Monday, June 30, 2014

Tales from the Darkside: The Word Processor of the Gods

At one point during "The Word Processor of the Gods," after our main character, struggling writer Richard Hagstrom (Bruce Davison), discovers that the word processor his late nephew made for him has the power to make real whatever he types, he punches into it that he has ideas for ten best-selling books. Then, he says what the hell and makes it twenty.

Considering this episode of Tales from the Darkside is based on a story by Stephen King, I wonder if that is the secret of King's success. He's been writing best-sellers for decades now, his works has inspired and continues to be the basis of countless films and television shows (Den of Geek lists more than twenty movies and TV shows in various stages of development, including new version of It, Pet Sematary, and The Stand), and he shows no sign of slowing down, even after a few announcements of retirement some years back. After all, once he uses up those twenty ideas, he could just as easily type that he has ideas for twenty more.

"The Word Processor of the Gods" plays like the first act of a feature-length movie; it's fun while it lasts, but it ends before it really gets a chance to explore its premise. When the episode begins, we meet Richard and learn quickly all the facts we need to know: he wants to be a successful writer, his son is lazy and disruptive, his wife makes Peg Bundy look like a model homemaker, and his brother, sister-in-law Belinda, and nephew Jonathan have just died in a car accident. Significantly, Richard was in love with Belinda and considered Jonathan more of a son than his actual son while his brother was a violent drunk who got them all killed in a car accident.

Through this word processor, Richard is able to alter reality to his wishes and delete what he considers negative. Out goes the son who's guitar playing blows out the fuse box; out goes the nagging wife who drinks wine and eats bon bons at the kitchen table and declares she's the breadwinner in the family because she plays Bingo on Thursdays. So it's understandable that he would at least be tempted to write a new reality in which Belinda is his wife and Jonathan is his son.

Unfortunately, once Richard actually does this, racing to do so before his word processor completely breaks down, the episode ends. It's one of the few in the run of the show to end on a seemingly happy note, but does it actually? Sure, Richard's original son and wife were annoying, selfish, and domineering, but they were his family. What right does Richard have to erase them from ever existing? That could be considered murder.

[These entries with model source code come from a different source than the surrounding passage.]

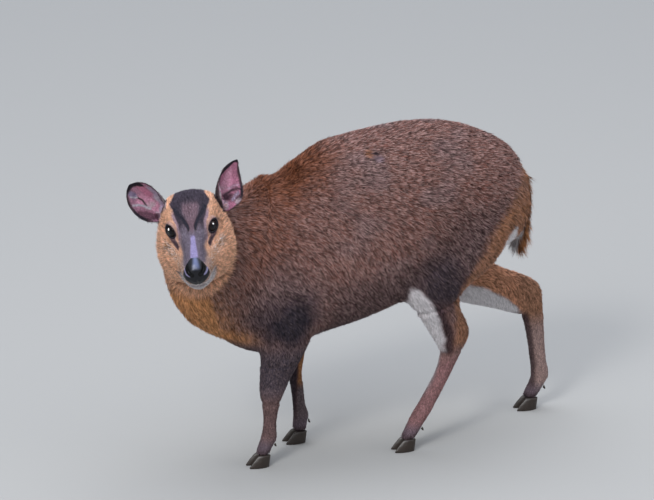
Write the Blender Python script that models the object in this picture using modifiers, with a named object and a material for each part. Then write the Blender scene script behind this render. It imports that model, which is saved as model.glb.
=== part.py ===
"""A Reeves's muntjac doe at life size, walking, with its head turned to its left.

Metres, +Z up. The animal faces -X and its left side is at -Y. The origin is the middle of the
model's box on the floor. Sizes are over the coat, out to the tips of the hair.
"""

import math

import bmesh
import bpy
import numpy as np
from mathutils import Matrix, Vector

# Driving sizes
GAP = 0.0003
BODY_VOXEL = 0.005
BODY_TRIANGLES = 3900
EYE_RADIUS = 0.0117
HEAD_EYE_POINT = Vector((-0.1386, -0.1129, 0.402))
HEAD_TURN = math.radians(-107)
HEAD_PITCH = math.radians(19)
HEAD_ROLL = math.radians(9)

# The trunk in upright slices: x, top, bottom, half width
TRUNK = [
    (-0.088, 0.345, 0.245, 0.030),
    (-0.066, 0.392, 0.209, 0.052),
    (-0.032, 0.425, 0.184, 0.067),
    (0.000, 0.438, 0.173, 0.075),
    (0.030, 0.450, 0.175, 0.080),
    (0.060, 0.468, 0.184, 0.084),
    (0.110, 0.498, 0.197, 0.091),
    (0.160, 0.507, 0.209, 0.098),
    (0.210, 0.513, 0.226, 0.101),
    (0.255, 0.516, 0.245, 0.099),
    (0.300, 0.513, 0.262, 0.095),
    (0.338, 0.504, 0.277, 0.090),
    (0.374, 0.489, 0.290, 0.081),
    (0.406, 0.471, 0.303, 0.068),
    (0.430, 0.443, 0.322, 0.050),
    (0.443, 0.409, 0.345, 0.031),
]
# How much narrower than its middle the trunk is towards the back, as a share
TRUNK_PEAR = 0.13

# The neck along its axis: centre x, y, z, half height above and below it, half width
NECK = [
    (0.045, 0.000, 0.335, 0.125, 0.140, 0.076),
    (-0.005, -0.004, 0.330, 0.118, 0.138, 0.075),
    (-0.048, -0.014, 0.340, 0.100, 0.128, 0.070),
    (-0.084, -0.030, 0.358, 0.084, 0.112, 0.064),
    (-0.112, -0.054, 0.379, 0.070, 0.092, 0.057),
    (-0.128, -0.080, 0.392, 0.052, 0.066, 0.047),
]

# Legs in level slices: z, front x, back x, half width, with the leg's own middle y at that level
NEAR_FORE_LEG = [
    (0.345, -0.030, 0.085, 0.030, 0.050),
    (0.310, -0.034, 0.090, 0.035, 0.052),
    (0.270, -0.029, 0.087, 0.036, 0.052),
    (0.230, -0.018, 0.079, 0.032, 0.051),
    (0.205, -0.011, 0.074, 0.028, 0.049),
    (0.185, -0.0085, 0.067, 0.0250, 0.047),
    (0.166, -0.0080, 0.057, 0.0222, 0.046),
    (0.145, -0.0090, 0.045, 0.0197, 0.045),
    (0.125, -0.0100, 0.035, 0.0182, 0.045),
    (0.110, -0.0085, 0.028, 0.0168, 0.045),
    (0.095, -0.0045, 0.0230, 0.0138, 0.045),
    (0.075, -0.0030, 0.0190, 0.0116, 0.045),
    (0.058, -0.0040, 0.0182, 0.0117, 0.045),
    (0.045, -0.0070, 0.0195, 0.0136, 0.045),
    (0.034, -0.0108, 0.0130, 0.0128, 0.045),
    (0.026, -0.0140, 0.0095, 0.0130, 0.045),
    (0.020, -0.0160, 0.0080, 0.0128, 0.045),
]
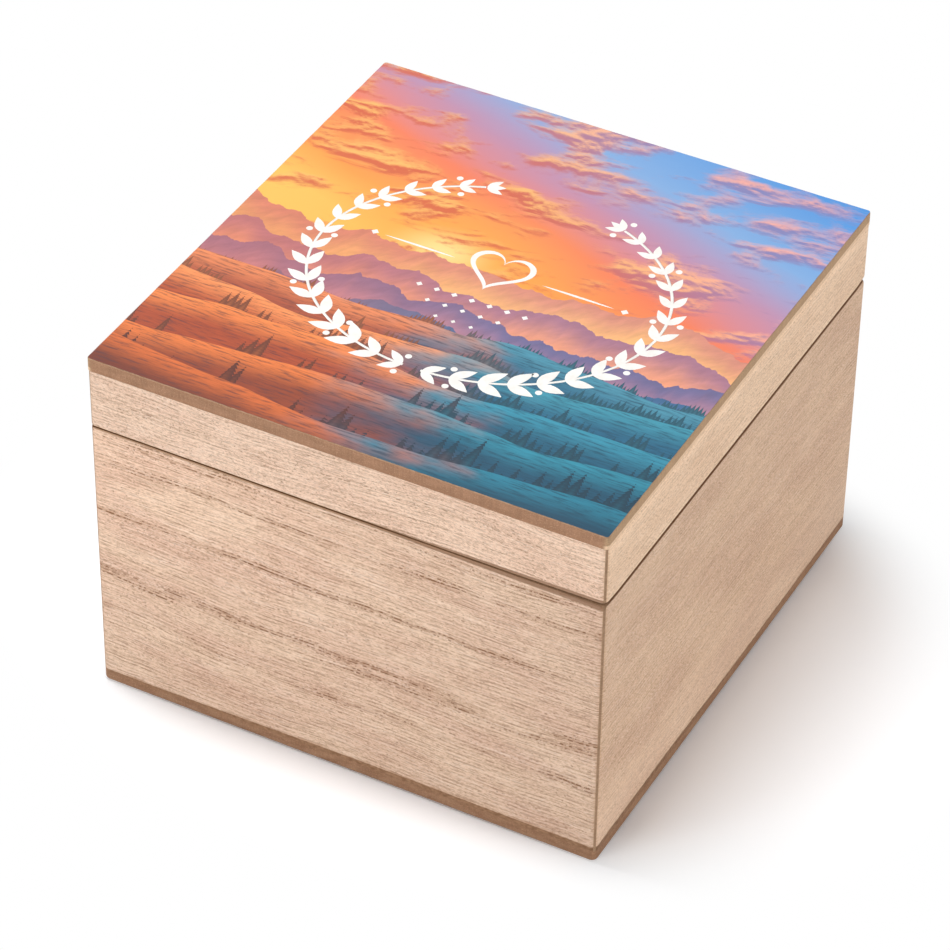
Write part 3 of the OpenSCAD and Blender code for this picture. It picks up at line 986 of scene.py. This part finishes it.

There are other questions or at least story possibilities the episode does not explore. With this kind of power, wouldn't it eventually drive anyone just a little bit crazy? Should anyone be trusted with the ability to control and alter reality? I can complications arising if an evil person got a hold of it or hell even Richard's wife. And what are the larger ramifications of the changes? Sure, people disappear from photographs when they're deleted, but what about the world at large? Take Richard's son. Wouldn't preventing him from ever existing radically alter the course of Richard's life; Richard probably spent a good deal of his time raising the boy, taking him to school, dealing with his problems, etc. That would leave blank spaces in his own life. "The Word Processor of the Gods" ends before it addresses any of the hard questions.

Still, Davison is pretty good, convincingly meek and good-hearted, even though his actions are rather questionable. I haven't read King's original story, so I don't if this is a faithful adaptation, a condensation, or what other changes might have been made. I enjoyed the episode while it lasted but wanted more. I would love to see new version that expands on the idea here.